Prochaine récolte en ligne de mire
Pour le blé, « si l’état des cultures aux États-Unis est inquiétant en sortie d’hiver, en Europe c’est le déficit hydrique qu’il faudra suivre dans les prochaines semaines », prévient Agritel.
Concernant le maïs, la surprise de la semaine est venue des intentions de semis aux États-Unis, où les surfaces agricoles consacrées au soja devraient faire un bond cette année, au détriment du maïs, selon les prévisions du ministère américain de l’Agriculture (USDA).

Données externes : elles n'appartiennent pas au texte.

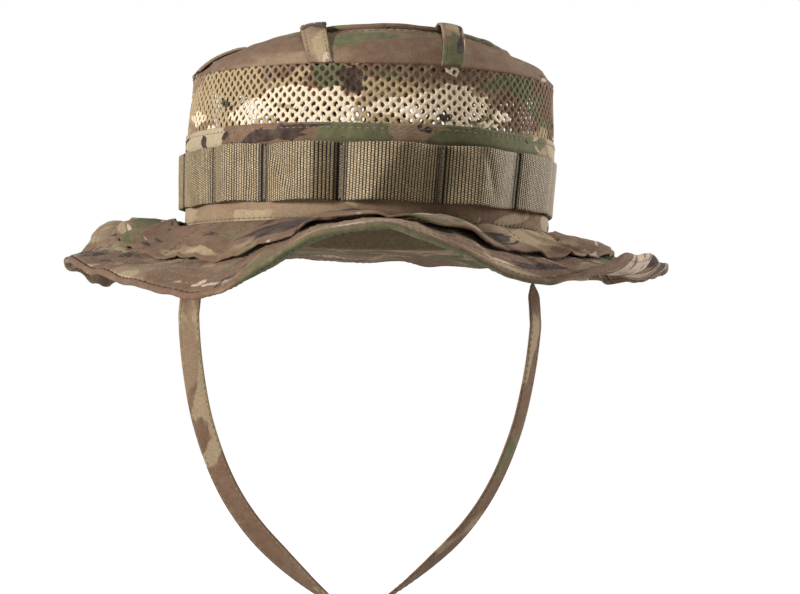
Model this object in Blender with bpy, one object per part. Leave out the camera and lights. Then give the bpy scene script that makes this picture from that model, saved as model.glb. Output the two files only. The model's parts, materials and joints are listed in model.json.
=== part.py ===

Cette réorientation s’est faite sur fond de flambée du prix des engrais (jusqu’à +70 % de hausse depuis le début de mars), dont le soja est moins friand que le maïs. Certains analystes envisagent un réajustement des surfaces en maïs, en fonction de la hausse des prix, du coût du gazole et des conditions météorologiques.
Jake Hanley, directeur général de Teucrium Trading, juge que ce sera difficile pour ceux qui n’ont « pas déjà acheté leur engrais », même si les prix sont hauts et « les bilans mondiaux du maïs très serrés », en dépit d’une « récolte brésilienne qui s’annonce formidable ».